J.H. Whitney & Company was founded by John Hay Whitney and his partner Benno Schmidt. Whitney had been investing since the 1930s, founding Pioneer Pictures in 1933 and acquiring a 15% interest in Technicolor Corporation with his cousin Cornelius Vanderbilt Whitney. By far Whitney's most famous investment was in Florida Foods Corporation. The company developed an innovative method for delivering nutrition to American soldiers, which later came to be known as Minute Maid orange juice and was sold to The Coca-Cola Company in 1960. J.H. Whitney & Company continues to make investments in leveraged buyout transactions and raised $750 million for its sixth institutional private equity fund in 2005.

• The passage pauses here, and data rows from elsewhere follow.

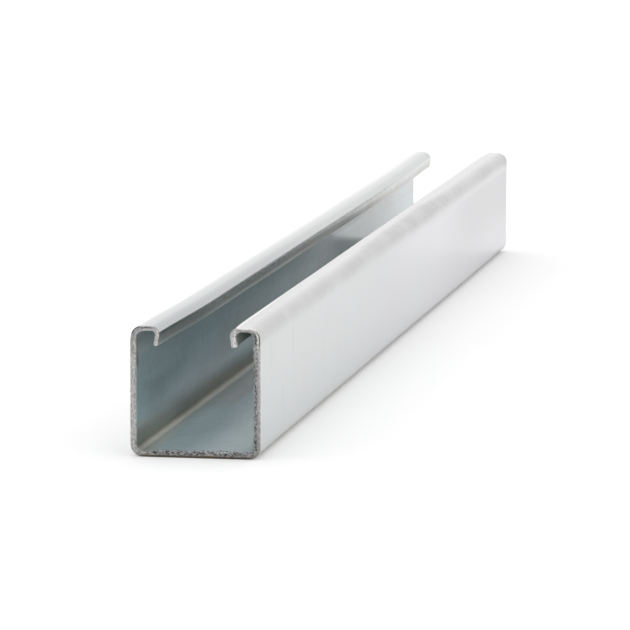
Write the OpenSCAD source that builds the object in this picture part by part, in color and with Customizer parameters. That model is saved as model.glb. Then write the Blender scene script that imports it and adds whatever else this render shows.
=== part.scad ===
// A piece of plain-backed strut channel, roll-formed from one strip of stainless steel.
// The channel lies on its back with its slot upwards. X runs across it, Y along it and Z up.
// The origin is under the middle of the back.

/* [Channel] */
// Width over the two walls
channel_w = 41.3; // [36:0.1:80]
// Height from the back to the tops of the lips
channel_h = 41.3; // [20:0.1:85]
// Length of the sawn piece
channel_l = 500; // [50:10:6000]
// Thickness of the strip
sheet_t = 1.9; // [1:0.1:3]

/* [Slot and lips] */
// Clear width between the two lips, where they are closest
slot_w = 22.2; // [12:0.1:26]
// Depth of each lip, from the top of the channel to its lowest edge
lip_d = 6.2; // [4.5:0.1:12]
// Lean of each lip back towards its wall, in degrees from upright
lip_lean = 10; // [0:1:25]
// Radius that shearing and rolling leave on the corners of the strip's edges
edge_r = 0.4; // [0.1:0.05:0.45]

/* [Bends] */
// Inner radius of the bends between the back and the walls
back_bend_r = 2.1; // [0.5:0.1:8]
// Inner radius of the shoulders between the walls and the lips
shoulder_bend_r = 1.5; // [0.5:0.1:4]
// Inner radius of the bends that turn the lips down into the slot
lip_bend_r = 0.8; // [0.3:0.1:2]

/* [Hidden] */
$fn = 96;

// A square turn of the strip, and the turn that a leaning lip takes
square_turn = 90;
lip_turn = square_turn + lip_lean;

// Outer radii, where the strip is bent round its inner radii
back_r = back_bend_r + sheet_t;
shoulder_r = shoulder_bend_r + sheet_t;
lip_r = lip_bend_r + sheet_t;

// Flat stretches of the strip between its bends, from the middle of the back to the edge
back_flat = channel_w / 2 - back_r;
wall_flat = channel_h - back_r - shoulder_r;
ledge_flat = (channel_w - slot_w) / 2 - shoulder_r - lip_r;
lip_flat = (lip_d - lip_r * (1 + sin(lip_lean))) / cos(lip_lean);

// The roll-forming schedule of one half, pass by pass: a flat stretch, then a turn on an inner radius
FLATS = [back_flat, wall_flat, ledge_flat];
TURNS = [square_turn, square_turn, lip_turn];
RADII = [back_bend_r, shoulder_bend_r, lip_bend_r];

// The strip bent round an inner radius, with the centre of the bend at the origin. The bend starts
// straight below its centre and turns anticlockwise, between two cuts through the centre.
module bend(inner_r, turn) {
    outer_r = inner_r + sheet_t;
    reach = 2 * outer_r;
    intersection() {
        difference() {
            circle(r = outer_r);
            circle(r = inner_r);
        }
        translate([0, -reach]) square([reach, 2 * reach]);
        rotate(turn) translate([-reach, -reach]) square([reach, 2 * reach]);
    }
}

// The last stretch of the strip, up to its sheared edge with its two corners eased
module strip_edge(flat) {
    square([flat - edge_r, sheet_t]);
    translate([0, edge_r]) square([flat, sheet_t - 2 * edge_r]);
    for (across = [edge_r, sheet_t - edge_r])
        translate([flat - edge_r, across]) circle(r = edge_r);
}

// Half of the section, walked along the strip from one pass of the schedule to the next
module half_section(pass = 0) {
    if (pass == len(FLATS)) {
        strip_edge(lip_flat);
    } else {
        outer_r = RADII[pass] + sheet_t;
        square([FLATS[pass], sheet_t]);
        translate([FLATS[pass], outer_r]) {
            bend(RADII[pass], TURNS[pass]);
            rotate(TURNS[pass]) translate([0, -outer_r]) half_section(pass + 1);
        }
    }
}

// The whole section, with the two halves meeting at the middle of the back
module channel_section() {
    half_section();
    mirror([1, 0]) half_section();
}

module strut_channel() {
    color("gainsboro")
        rotate([90, 0, 0])
            linear_extrude(height = channel_l, center = true) channel_section();
}

strut_channel();
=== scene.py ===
"""Dresses a piece of plain-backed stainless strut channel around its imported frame.

The channel is one strip of sheet, rolled to a C-shaped section and sawn to length. Its mesh is
walked along the strip, so every point knows its place on it: how far along the strip's width,
how far along the channel and how deep in the sheet, all in millimetres. The finishes read that
place to lay their grain. The studio round it is plain: a pale floor, a soft key light and a white
surround.
"""

import logging
import math
from dataclasses import dataclass, field
from enum import Enum
from functools import partial, reduce

import bpy
import numpy as np
from mathutils import Matrix, Vector

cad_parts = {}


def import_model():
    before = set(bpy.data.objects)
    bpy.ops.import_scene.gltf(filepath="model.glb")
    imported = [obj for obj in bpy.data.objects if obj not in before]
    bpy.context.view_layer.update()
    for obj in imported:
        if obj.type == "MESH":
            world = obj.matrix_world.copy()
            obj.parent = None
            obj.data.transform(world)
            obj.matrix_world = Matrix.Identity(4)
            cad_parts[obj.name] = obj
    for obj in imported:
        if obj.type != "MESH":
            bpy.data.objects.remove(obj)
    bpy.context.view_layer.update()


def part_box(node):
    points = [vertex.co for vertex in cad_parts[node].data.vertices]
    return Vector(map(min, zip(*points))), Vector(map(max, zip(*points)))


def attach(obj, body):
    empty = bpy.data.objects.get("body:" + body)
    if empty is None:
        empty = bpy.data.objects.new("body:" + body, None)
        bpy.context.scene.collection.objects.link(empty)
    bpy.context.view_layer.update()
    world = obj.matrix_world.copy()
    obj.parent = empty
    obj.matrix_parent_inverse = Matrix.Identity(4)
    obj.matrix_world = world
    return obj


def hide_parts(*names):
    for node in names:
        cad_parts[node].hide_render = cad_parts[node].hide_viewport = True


MM = 0.001
NODE = "strut_channel"
BODY = "root"
PLACE = "strip_place"
BAKE_MAP = "OFBake"
STRIP_REACH = 75.0
STRIP_RANGE = (-70.0, 70.0)
DEPTH_RANGE = (0.0, 2.6)

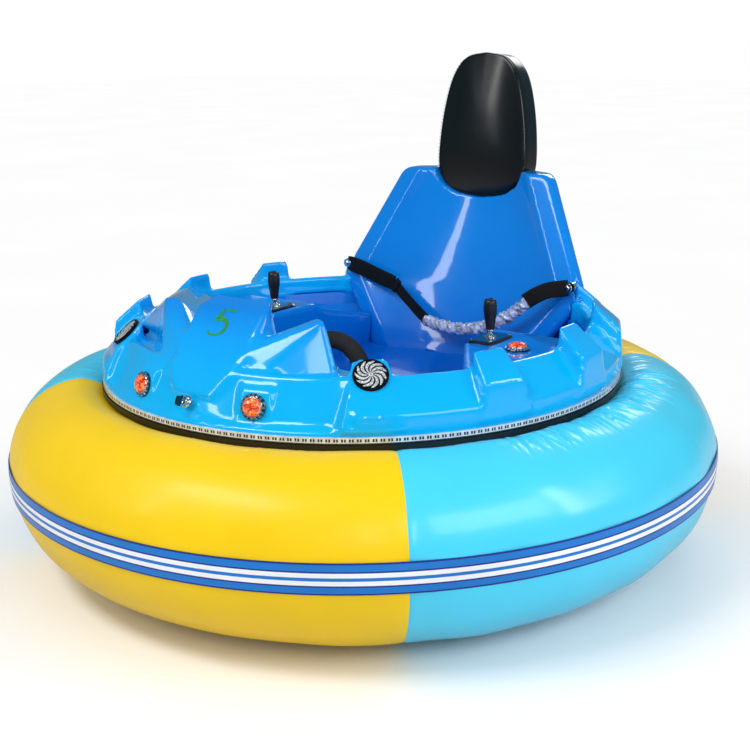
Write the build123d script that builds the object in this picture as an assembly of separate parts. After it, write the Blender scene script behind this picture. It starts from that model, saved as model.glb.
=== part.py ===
from build123d import *
import os
from math import sin, cos, radians

# Spin bumper car with an inflated bumper ring, two driven wheels and two casters.
# Millimetres. Origin on the floor under the ring's centre, +Z up, nose towards -Y,
# so +X is the driver's left. Bearings are degrees from the nose towards the left.

os.makedirs("parts", exist_ok=True)

# ---- fits -------------------------------------------------------------------
SOFT_GAP = 0.3          # between a soft or curved piece and its neighbour
RUN_GAP = 6.0           # beside a turning wheel
WALL = 6.0              # moulded glass-fibre wall

# ---- bumper ring ------------------------------------------------------------
RING_RADIUS = 1000.0
RING_EQUATOR_Z = 290.0
RING_LOW_RADIUS = 737.0
RING_LOW_Z = 30.0
RING_CREST_Z = 515.0
RING_HOLE_RADIUS = 541.0
RING_HOLE_LOW_Z = 180.0
RING_HOLE_TOP_Z = 380.0
RING_SEAM_BEARING = 43.0
PANEL_NAMES = ("tube_front", "tube_left", "tube_rear", "tube_right")

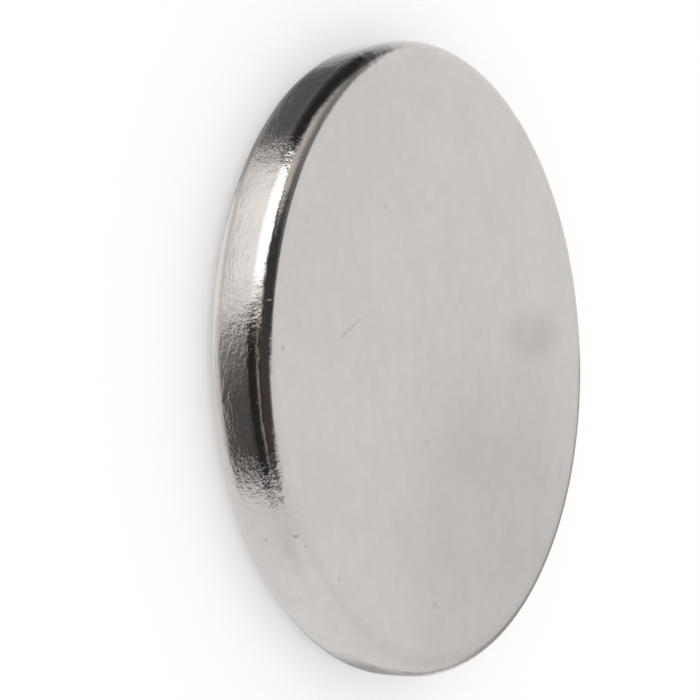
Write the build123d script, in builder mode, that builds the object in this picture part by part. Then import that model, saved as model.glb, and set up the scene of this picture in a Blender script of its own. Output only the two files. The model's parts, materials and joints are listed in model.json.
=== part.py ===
"""Thin round disc magnet: one pressed, tumbled and nickel-plated disc.

Units are millimetres. The disc lies flat on one of its end faces, with +Z along its axis and
its origin at the centre of the lower face.
"""

import os

from build123d import *

# ---- driving dimensions ------------------------------------------------------------------

disc_diameter = 20.0  # across the plated rim
disc_thickness = 2.0  # from pole face to pole face
edge_radius = 0.55  # tumbled rounding where the rim meets each face

# ---- disc --------------------------------------------------------------------------------

# Tumbling rounds both rims alike, so half the section is drawn, from the axis out to the rim:
# a flat face, a quarter-round corner, a straight stretch of wall, a second corner and the
# other face. The corners can never be larger than half the wall that they share.
disc_radius = disc_diameter / 2
corner_radius = min(edge_radius, 0.49 * disc_thickness)
face_radius = disc_radius - corner_radius
wall_bottom = corner_radius
wall_top = disc_thickness - corner_radius

with BuildPart() as magnet_disc:
    with BuildSketch(Plane.XZ) as half_section:
        with BuildLine():
            lower_face = Line((0, 0), (face_radius, 0))
            lower_corner = TangentArc(lower_face @ 1, (disc_radius, wall_bottom), tangent=lower_face % 1)
            wall = Line(lower_corner @ 1, (disc_radius, wall_top))
            upper_corner = TangentArc(wall @ 1, (face_radius, disc_thickness), tangent=wall % 1)
            upper_face = Line(upper_corner @ 1, (0, disc_thickness))
            Line(upper_face @ 1, lower_face @ 0)
        make_face()
    revolve(axis=Axis.Z)

magnet_disc.part.label = "magnet_disc"

# ---- files -------------------------------------------------------------------------------

os.makedirs("parts", exist_ok=True)
export_step(magnet_disc.part, "parts/magnet_disc.step")

print(f"magnet_disc: {magnet_disc.part.volume:.2f} mm3, wall {wall_top - wall_bottom:.2f} mm long")
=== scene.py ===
# %% [markdown]
# # A nickel-plated disc magnet
# A small magnet like this is pressed from powder, sintered, ground flat on both faces, tumbled
# with stones until its rims are round, and plated with bright nickel. It is one solid piece,
# so this lesson is about two things: a very clean round form with a slightly dimpled skin, and
# a metal that looks like nothing but its surroundings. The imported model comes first, because
# it fixes where the disc lies and how large it is.

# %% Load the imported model
import json
import math

import bmesh
import bpy
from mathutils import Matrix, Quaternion, Vector


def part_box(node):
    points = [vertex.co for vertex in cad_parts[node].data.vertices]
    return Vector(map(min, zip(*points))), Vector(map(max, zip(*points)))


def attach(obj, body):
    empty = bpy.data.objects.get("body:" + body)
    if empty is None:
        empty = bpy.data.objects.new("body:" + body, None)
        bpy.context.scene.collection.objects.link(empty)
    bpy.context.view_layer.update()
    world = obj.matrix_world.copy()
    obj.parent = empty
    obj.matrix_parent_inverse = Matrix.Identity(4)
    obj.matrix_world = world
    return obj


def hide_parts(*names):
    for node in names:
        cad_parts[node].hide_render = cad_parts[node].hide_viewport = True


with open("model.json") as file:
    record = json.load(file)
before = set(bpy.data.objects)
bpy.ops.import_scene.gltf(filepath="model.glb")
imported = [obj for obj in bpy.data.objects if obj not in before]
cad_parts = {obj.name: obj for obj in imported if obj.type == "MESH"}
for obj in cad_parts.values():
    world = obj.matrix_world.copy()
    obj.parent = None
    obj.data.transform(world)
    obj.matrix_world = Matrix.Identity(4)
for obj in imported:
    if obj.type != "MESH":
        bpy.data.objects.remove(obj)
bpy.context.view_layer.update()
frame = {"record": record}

# %% [markdown]
# ## The sizes
# Blender works in metres and the disc is only 20 mm across, so a name for a millimetre keeps
# the numbers readable. The sizes could be typed in again, but then they would stay behind when
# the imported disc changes. The diameter and the thickness come from the box round it. The
# rounding of the rim isn't in that box, but the record states how long the straight stretch of
# the wall is, and what is left of the thickness is shared by the two roundings.

# %% Read the disc's sizes from the frame
MM = 0.001
NODE = "magnet_disc"

low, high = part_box(NODE)
disc_radius = (high.x - low.x) / 2
disc_thickness = high.z - low.z
rim_mount = next(mount for mount in frame["record"]["mounts"] if mount["name"] == "rim")
wall_length = rim_mount["dims"]["length_mm"] * MM
edge_radius = (disc_thickness - wall_length) / 2
face_radius = disc_radius - edge_radius

print(f"radius: {disc_radius / MM:.2f} mm")
print(f"thickness: {disc_thickness / MM:.2f} mm")
print(f"rounding: {edge_radius / MM:.2f} mm")

# %% [markdown]
# ## The camera
# A long lens, close to a small thing, looks down on the disc by about thirty degrees. The
# camera is turned on its side, so that the disc, which lies flat, appears to stand upright,
# with its upper face to the right and its wall to the left. The turn could be worked into one
# set of angles, but it is easier to follow in two steps: first the camera is aimed with its top
# side up, and then it is rolled round its own line of sight.

# %% Place, aim and roll the camera
LENS_LENGTH = 102.9  # in millimetres, as Blender counts lenses
CAMERA_DISTANCE = 6.42 * disc_radius
CAMERA_ELEVATION = math.radians(31.5)
CAMERA_ROLL = math.radians(88.15)
AIM_POINT = Vector((-0.031 * disc_radius, -0.245 * disc_radius, 0))
NEAREST_SEEN = 1 * MM  # the usual 100 mm would cut the disc away

camera_data = bpy.data.cameras.new("camera")
camera_data.lens = LENS_LENGTH
camera_data.clip_start = NEAREST_SEEN
camera = bpy.data.objects.new("camera", camera_data)
bpy.context.scene.collection.objects.link(camera)
bpy.context.scene.camera = camera

outwards = Vector((0, -math.cos(CAMERA_ELEVATION), math.sin(CAMERA_ELEVATION)))
camera.location = CAMERA_DISTANCE * outwards
aimed = (AIM_POINT - camera.location).to_track_quat("-Z", "Y")
camera.rotation_mode = "QUATERNION"
camera.rotation_quaternion = aimed @ Quaternion((0, 0, 1), CAMERA_ROLL)
print(f"camera at {[round(c / MM, 1) for c in camera.location]} mm")

# %% [markdown]
# ## Small helpers for nodes
# The studio and the metal are both built from nodes, and both use the same few moves: a sum or
# product of two values, and a smooth step from 0 to 1. Placing each node by hand would take
# many lines and hide what is meant, so a few short functions place them. An input is either a
# plain number or the output of another node.


# %% Helpers: arithmetic, smooth steps and blends
def feed(tree, socket, value):
    """Sets an input to a number or vector, or links another node's output to it."""
    if isinstance(value, bpy.types.NodeSocket):
        tree.links.new(value, socket)
    else:
        socket.default_value = value


def calculate(tree, operation, *values):
    """A Math node on one or two values; gives its output."""
    node = tree.nodes.new("ShaderNodeMath")
    node.operation = operation
    for socket, value in zip(node.inputs, values):
        feed(tree, socket, value)
    return node.outputs["Value"]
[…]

One way to define traditional "venture capital," therefore, is to repeat General Doriot's rules of investing, the thought being that an investment process entailing Doriot's rules is, by definition, a venture-capital process. According to Doriot, investments considered by AR&D involved:

  • new technology, new marketing concepts, and new product application possibilities;
  • a significant, although not necessarily controlling, participation by the investors in the company's management;
  • investment in ventures staffed by people of outstanding competence and integrity (herein the rule often referred to in venture capital as "bet the jockey, not the horse");
  • products or processes which have passed through at least the early prototype stage and are adequately protected by patents, copyrights, or trade-secret agreements (the latter rule is often referred to as investing in situations where the information is "proprietary" (proprietary information));
  • situations which show promise to mature within a few years to the point of an initial public offering or a sale of the entire company (commonly referred to as the "exit strategy");
  • opportunities in which the venture capitalist can make a contribution beyond the capital dollars invested (often referred to as the "value-added strategy").